#### [Goal of the exercise]
Copy each line that has the string "axis" somewhere in it.

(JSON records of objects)
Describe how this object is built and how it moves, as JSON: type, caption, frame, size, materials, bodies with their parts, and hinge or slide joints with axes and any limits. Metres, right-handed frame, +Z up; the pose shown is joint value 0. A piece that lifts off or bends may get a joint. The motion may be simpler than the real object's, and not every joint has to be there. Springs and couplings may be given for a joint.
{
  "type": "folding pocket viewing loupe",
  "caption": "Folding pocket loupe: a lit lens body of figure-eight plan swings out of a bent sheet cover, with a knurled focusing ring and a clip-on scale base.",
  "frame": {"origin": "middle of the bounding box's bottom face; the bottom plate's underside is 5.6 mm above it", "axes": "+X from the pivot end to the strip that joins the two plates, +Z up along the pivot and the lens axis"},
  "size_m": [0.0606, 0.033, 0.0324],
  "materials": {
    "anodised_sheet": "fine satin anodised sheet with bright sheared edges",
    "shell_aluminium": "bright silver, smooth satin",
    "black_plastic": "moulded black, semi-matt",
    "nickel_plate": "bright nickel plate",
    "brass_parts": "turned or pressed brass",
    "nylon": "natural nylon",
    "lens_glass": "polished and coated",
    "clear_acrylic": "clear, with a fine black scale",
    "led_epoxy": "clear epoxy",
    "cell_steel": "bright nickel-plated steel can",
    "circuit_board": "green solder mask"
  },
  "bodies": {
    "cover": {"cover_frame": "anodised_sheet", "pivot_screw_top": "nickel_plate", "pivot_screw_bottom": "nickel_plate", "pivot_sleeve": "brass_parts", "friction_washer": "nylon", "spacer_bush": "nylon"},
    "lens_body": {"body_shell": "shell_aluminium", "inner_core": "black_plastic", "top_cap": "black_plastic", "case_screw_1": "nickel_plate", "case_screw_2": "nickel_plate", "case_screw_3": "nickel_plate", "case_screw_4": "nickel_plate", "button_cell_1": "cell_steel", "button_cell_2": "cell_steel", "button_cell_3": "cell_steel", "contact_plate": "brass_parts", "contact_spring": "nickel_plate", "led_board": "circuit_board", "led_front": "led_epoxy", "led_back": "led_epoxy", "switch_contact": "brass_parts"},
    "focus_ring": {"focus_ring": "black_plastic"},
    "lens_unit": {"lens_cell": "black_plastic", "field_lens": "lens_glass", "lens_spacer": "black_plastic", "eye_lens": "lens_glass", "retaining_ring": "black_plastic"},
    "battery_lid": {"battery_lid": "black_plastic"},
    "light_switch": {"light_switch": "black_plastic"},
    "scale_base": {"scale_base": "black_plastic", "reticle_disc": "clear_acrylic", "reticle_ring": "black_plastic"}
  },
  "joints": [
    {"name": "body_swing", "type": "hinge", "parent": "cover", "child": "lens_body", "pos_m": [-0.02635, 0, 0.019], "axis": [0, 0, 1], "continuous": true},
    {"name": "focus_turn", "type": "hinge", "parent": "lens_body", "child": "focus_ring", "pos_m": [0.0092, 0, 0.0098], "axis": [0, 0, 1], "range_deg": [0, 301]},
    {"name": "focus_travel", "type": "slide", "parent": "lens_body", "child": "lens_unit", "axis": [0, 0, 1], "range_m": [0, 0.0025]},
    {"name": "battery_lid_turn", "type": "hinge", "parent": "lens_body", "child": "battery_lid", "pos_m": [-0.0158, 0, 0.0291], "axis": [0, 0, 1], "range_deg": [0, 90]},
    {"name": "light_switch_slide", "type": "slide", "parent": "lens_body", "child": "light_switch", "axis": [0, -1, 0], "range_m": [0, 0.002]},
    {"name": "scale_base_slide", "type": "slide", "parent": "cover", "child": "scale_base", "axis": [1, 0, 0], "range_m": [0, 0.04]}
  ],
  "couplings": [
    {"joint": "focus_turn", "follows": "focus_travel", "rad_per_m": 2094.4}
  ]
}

--

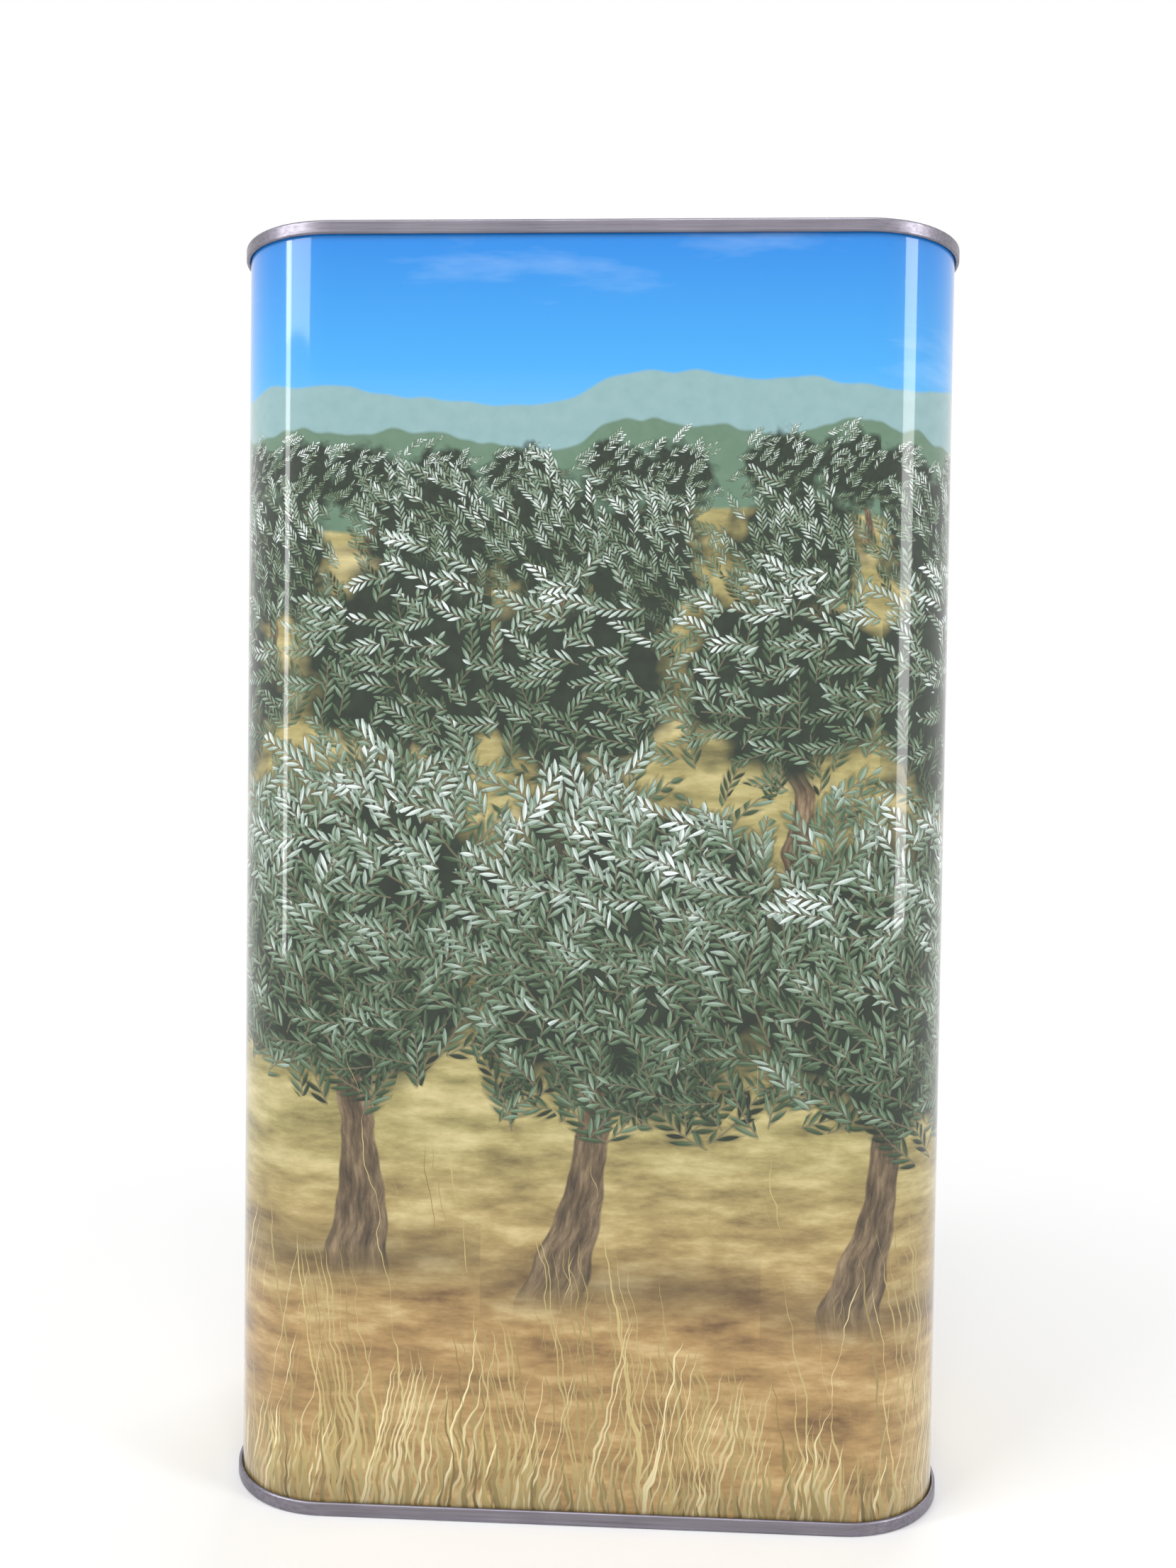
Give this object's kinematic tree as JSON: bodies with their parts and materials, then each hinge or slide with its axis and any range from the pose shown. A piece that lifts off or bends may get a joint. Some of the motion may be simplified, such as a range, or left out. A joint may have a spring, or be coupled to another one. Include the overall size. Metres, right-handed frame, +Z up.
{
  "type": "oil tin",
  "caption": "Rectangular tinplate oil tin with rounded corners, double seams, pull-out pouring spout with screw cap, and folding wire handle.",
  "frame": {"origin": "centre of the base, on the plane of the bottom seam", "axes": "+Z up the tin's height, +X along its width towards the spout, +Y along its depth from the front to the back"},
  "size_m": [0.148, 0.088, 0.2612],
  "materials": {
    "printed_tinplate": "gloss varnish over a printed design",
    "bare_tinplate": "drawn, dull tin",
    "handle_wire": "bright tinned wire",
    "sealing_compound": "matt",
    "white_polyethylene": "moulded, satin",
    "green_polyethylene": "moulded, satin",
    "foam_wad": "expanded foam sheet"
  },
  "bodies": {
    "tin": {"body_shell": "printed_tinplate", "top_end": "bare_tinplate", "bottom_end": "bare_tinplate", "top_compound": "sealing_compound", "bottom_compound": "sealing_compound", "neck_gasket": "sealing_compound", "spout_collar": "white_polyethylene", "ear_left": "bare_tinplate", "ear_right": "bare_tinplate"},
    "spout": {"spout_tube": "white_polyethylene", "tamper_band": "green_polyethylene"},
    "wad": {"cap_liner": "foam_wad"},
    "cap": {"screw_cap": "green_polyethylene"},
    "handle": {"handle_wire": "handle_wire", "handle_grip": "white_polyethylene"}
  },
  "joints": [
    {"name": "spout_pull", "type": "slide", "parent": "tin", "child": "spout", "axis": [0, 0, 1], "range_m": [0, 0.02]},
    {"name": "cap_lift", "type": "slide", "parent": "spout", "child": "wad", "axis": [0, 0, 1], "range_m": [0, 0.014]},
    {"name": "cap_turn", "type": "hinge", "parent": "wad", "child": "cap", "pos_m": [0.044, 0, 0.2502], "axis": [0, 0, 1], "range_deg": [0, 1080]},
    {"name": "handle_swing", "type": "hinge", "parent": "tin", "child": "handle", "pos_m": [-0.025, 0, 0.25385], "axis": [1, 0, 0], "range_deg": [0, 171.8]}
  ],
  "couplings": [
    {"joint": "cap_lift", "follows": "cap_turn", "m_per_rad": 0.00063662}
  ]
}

#### [Solution]
  "frame": {"origin": "middle of the bounding box's bottom face; the bottom plate's underside is 5.6 mm above it", "axes": "+X from the pivot end to the strip that joins the two plates, +Z up along the pivot and the lens axis"},
    {"name": "body_swing", "type": "hinge", "parent": "cover", "child": "lens_body", "pos_m": [-0.02635, 0, 0.019], "axis": [0, 0, 1], "continuous": true},
    {"name": "focus_turn", "type": "hinge", "parent": "lens_body", "child": "focus_ring", "pos_m": [0.0092, 0, 0.0098], "axis": [0, 0, 1], "range_deg": [0, 301]},
    {"name": "focus_travel", "type": "slide", "parent": "lens_body", "child": "lens_unit", "axis": [0, 0, 1], "range_m": [0, 0.0025]},
    {"name": "battery_lid_turn", "type": "hinge", "parent": "lens_body", "child": "battery_lid", "pos_m": [-0.0158, 0, 0.0291], "axis": [0, 0, 1], "range_deg": [0, 90]},
    {"name": "light_switch_slide", "type": "slide", "parent": "lens_body", "child": "light_switch", "axis": [0, -1, 0], "range_m": [0, 0.002]},
    {"name": "scale_base_slide", "type": "slide", "parent": "cover", "child": "scale_base", "axis": [1, 0, 0], "range_m": [0, 0.04]}
Give this object's kinematic tree as JSON: bodies with their parts and materials, then each hinge or slide with its axis and any range from the pose shown. A piece that lifts off or bends may get a joint. Some of the motion may be simplified, such as a range, or left out. A joint may have a spring, or be coupled to another one. Include the overall size. Metres, right-handed frame, +Z up.
    {"name": "spout_pull", "type": "slide", "parent": "tin", "child": "spout", "axis": [0, 0, 1], "range_m": [0, 0.02]},
    {"name": "cap_lift", "type": "slide", "parent": "spout", "child": "wad", "axis": [0, 0, 1], "range_m": [0, 0.014]},
    {"name": "cap_turn", "type": "hinge", "parent": "wad", "child": "cap", "pos_m": [0.044, 0, 0.2502], "axis": [0, 0, 1], "range_deg": [0, 1080]},
    {"name": "handle_swing", "type": "hinge", "parent": "tin", "child": "handle", "pos_m": [-0.025, 0, 0.25385], "axis": [1, 0, 0], "range_deg": [0, 171.8]}